Posted by Erin Autio on Thursday, May 27th, 2021 11:16 am



What a beautiful long weekend we had! I’m sure a tonne of gardening happened out there in the sunshine.  The garden centres were lined up everywhere as people tried to get their summer annuals and new interesting perennials to spruce up their flowerbeds.

With all this being at home and restricted social calendars, many people have been inspired to spend more time or even attempt their first time growing things. If you are one of these people, know that you’ve made my heart happy!

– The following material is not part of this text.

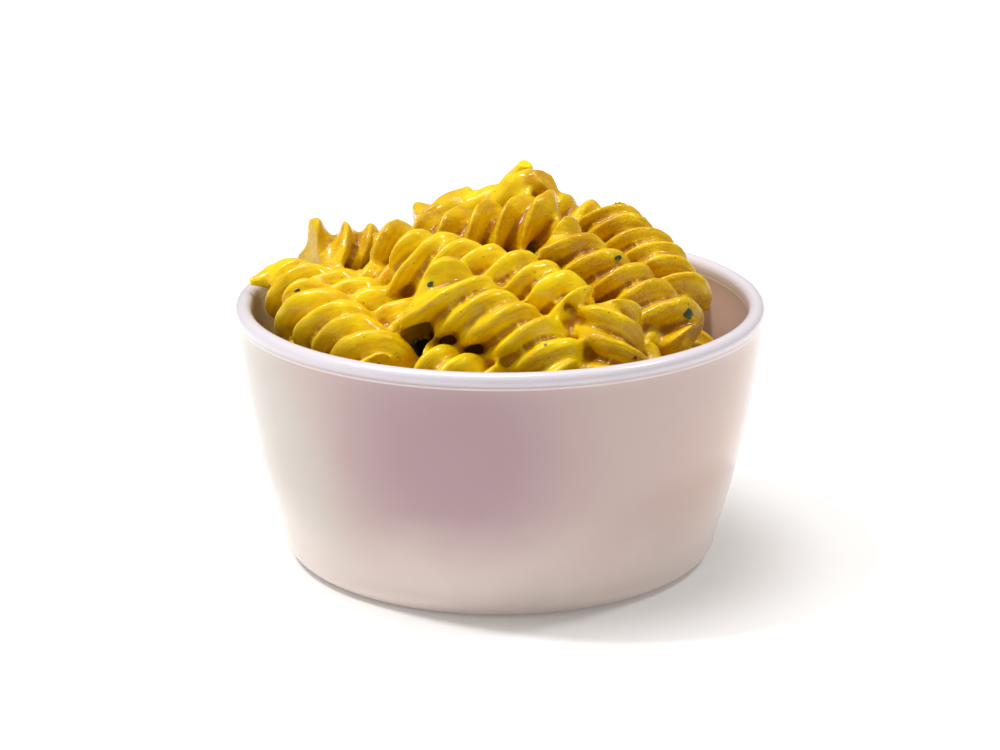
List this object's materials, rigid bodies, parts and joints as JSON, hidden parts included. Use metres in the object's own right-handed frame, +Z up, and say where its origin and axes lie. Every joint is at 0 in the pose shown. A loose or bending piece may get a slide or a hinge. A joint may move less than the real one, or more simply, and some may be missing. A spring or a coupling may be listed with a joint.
{
  "type": "bowl of sauced fusilli",
  "caption": "Deep round glazed ceramic bowl heaped above its rim with twisted fusilli in a creamy golden herb sauce; stands on a flat base.",
  "frame": {"origin": "middle of the bowl's flat base, at the bottom centre of the part's box", "axes": "+Z up along the bowl's axis; -Y is the side the picture looks at, +X is to the right there"},
  "size_m": [0.0998, 0.1, 0.0702],
  "materials": {
    "glazed_ceramic": "glossy reactive glaze, warm cream with soft blush and mauve clouds",
    "sauced_pasta": "boiled wheat pasta, golden yellow and slightly translucent, wet with creamy sauce, a few dark green herb flecks"
  },
  "bodies": {
    "root": {"bowl": "glazed_ceramic", "fusilli_heap": "sauced_pasta"}
  },
  "joints": []
}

Growing things is pure magic when you think about it. Taking a dry, often tiny speck of a seed and turning it into something beautiful, edible, medicinal or wild is to witness a miracle right here on earth. One tiny seed can turn into a basket of tomatoes or a towering tree. One sunflower seed turns itself into 1000 or more new seeds! Trust me, the more you learn about plants, the more you begin to understand that nature will always find a way to be abundant and how little we actually know about the whole process.

There is a team of key players in this process of abundance that we are just beginning to emphasize; our pollinators. Bees of all kinds, moths, butterflies, beetles, flies and even bats, play a critical role in the health and abundance of our natural world. So much of the food we eat depends on these important creatures but also, flowering plants produce oxygen, purify water, prevent erosion, provide medicine, fibres, oils, dyes, resins, etc. etc. etc.  This list goes on and on.

These plants can’t survive without pollinators and pollinators can’t survive without plants. This is just one example of the complex interconnectedness in nature.

You throw one stone and the ripples cross the whole pond.

I’m going to ask you to read that again but this time erase the image in your mind of the environmental extremist yelling at you about how you are responsible for the destruction of the rainforests and the melting of the polar ice caps.

You throw one stone and the ripples cross the whole pond.

Throwing a stone doesn’t have to be a negative thing. Throwing a stone is the natural instinct of any child standing by a body of water. Maybe it’s in our DNA to want to make some joyful ripples? Right now your one stone can be planting a perennial that feeds pollinators or growing colourful annuals on your apartment balcony. Anyone can plant something for pollinators!

Just stand at the water’s edge and toss in your stone and let’s make our ripples count for something!!